La malchance, Franco Ballerini en avait fait un moteur lorsqu’il était coureur à la lisière des années 80-90. Elle le rendait malheureux et chagrin et c’est souvent dépité et meurtri qu’il quittait la scène où celle-ci l’avait frappé malencontreusement ou bien insidieusement. Comme en cette année 1993 quand, les bras levés vers le ciel, on lui signifiait quelques instants plus tard que Gilbert Duclos-Lassalle lui avait « volé » son rêve, son Graal. Dominateur comme rarement tout au long de leur chevauchée en duo, Gilbert Duclos-Lasalle n’avait dû son salut qu’à cette hargne, cette abnégation qui caractérisait si bien le Béarnais. Dix fois, cent fois, il avait failli lâcher prise derrière la grosse cylindrée monstrueuse de puissance du Toscan qui avalait et digérait les pavetons nanti d’un appétit et d’une boulimie non feinte. Depuis Roger De Vlaeminck, jamais nous n’avions assisté à pareille domination que celle exercée par Franco Ballerini lors de tous les Paris-Roubaix auxquels il participait. Sans cette malchance récalcitrante et les combines d’équipes auxquelles il appartenait, nul doute que son palmarès dans la reine des classiques aurait été tout autre. Cela vaut également pour de Vlaeminck, bien évidemment. « Je ne reviendrai jamais ! » Tels furent ses mots à sa descente de vélo.

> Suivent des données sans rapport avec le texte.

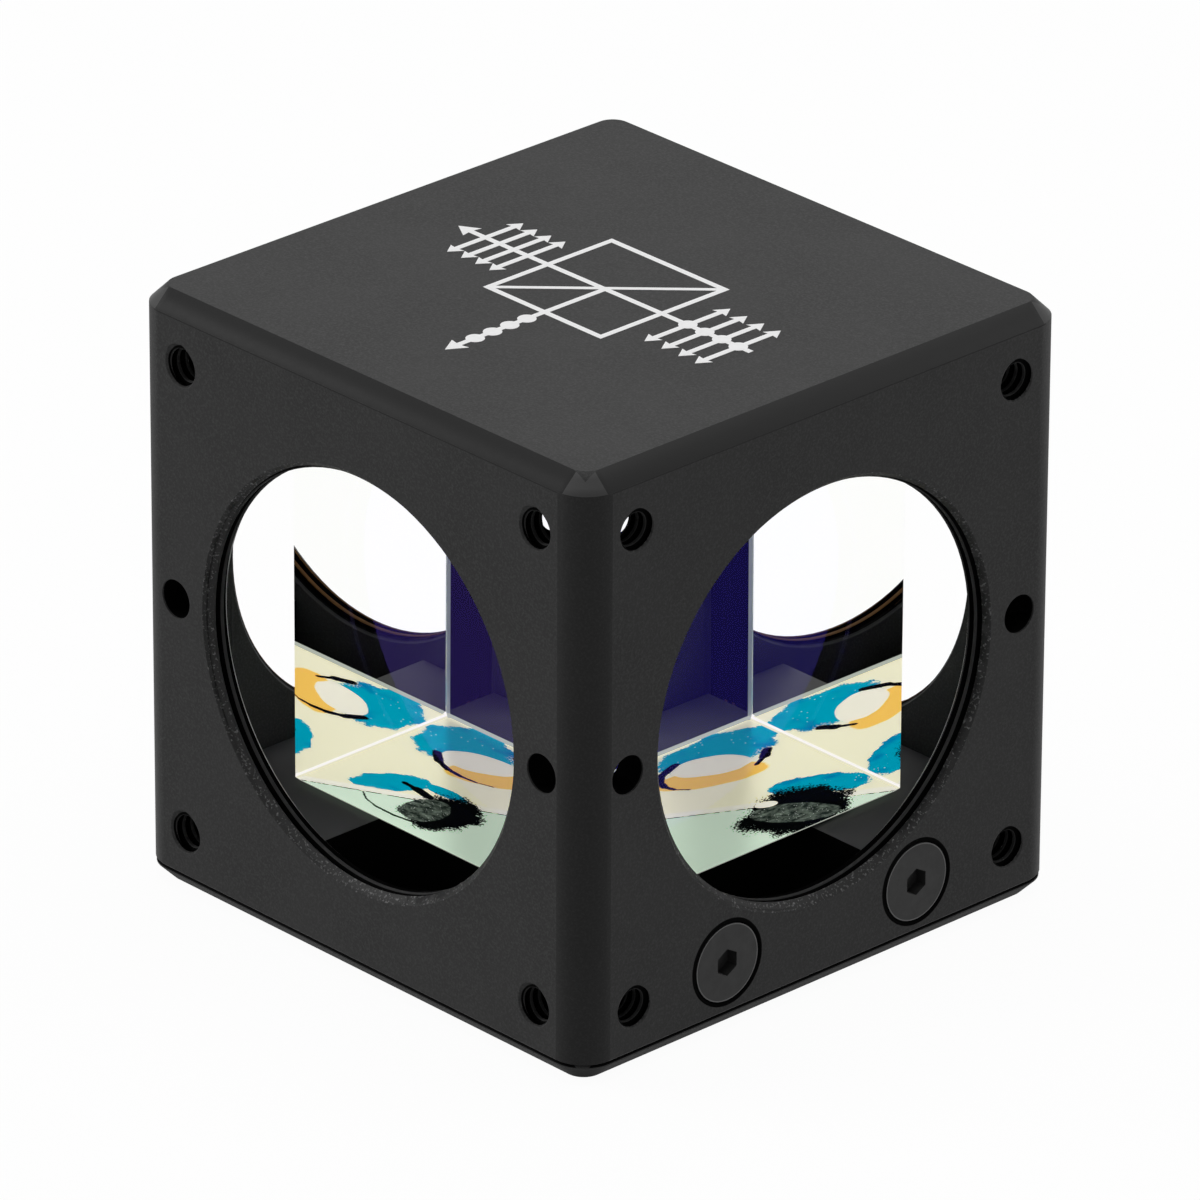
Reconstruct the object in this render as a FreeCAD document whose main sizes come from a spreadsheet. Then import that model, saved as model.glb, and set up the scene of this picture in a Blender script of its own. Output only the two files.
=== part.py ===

Deux ans plus tard pourtant, en 1995, Franco Ballerini croit enfin connaître la forme de sa vie et tous, suiveurs, journalistes et coureurs en font leur favori au même titre qu’Andreï Tchmil, impérial l’année précédente sous l’apocalypse. En guise d’épreuve préparatoire, l’Italien de la formation Mapei s’adjuge le Het Volk avec maestria et autorité, rejetant ses futurs adversaires du week-end pascal Edwig Van Hooydonck, Andreï Tchmil, Johan Museeuw et autres Wilfried Nelissen ou Peter Van Petegem aux rôles de comparses. Or, quatre jours avant la date fatidique, lors de Gand-Wevelgem remporté par le Danois Lars Michaelsen, Franco Ballerini est victime, en compagnie de Johan Museeuw et du Canadien Steve Bauer, d’une lourde chute qui le laissera l’épaule très endolorie. Appréhender les pavés dans un tel état relève de l’utopie, entendons-nous ici ou là. Museeuw, quant à lui, souffre du genou et se retrouve bien malgré lui sensiblement dans la même galère que l’Italien.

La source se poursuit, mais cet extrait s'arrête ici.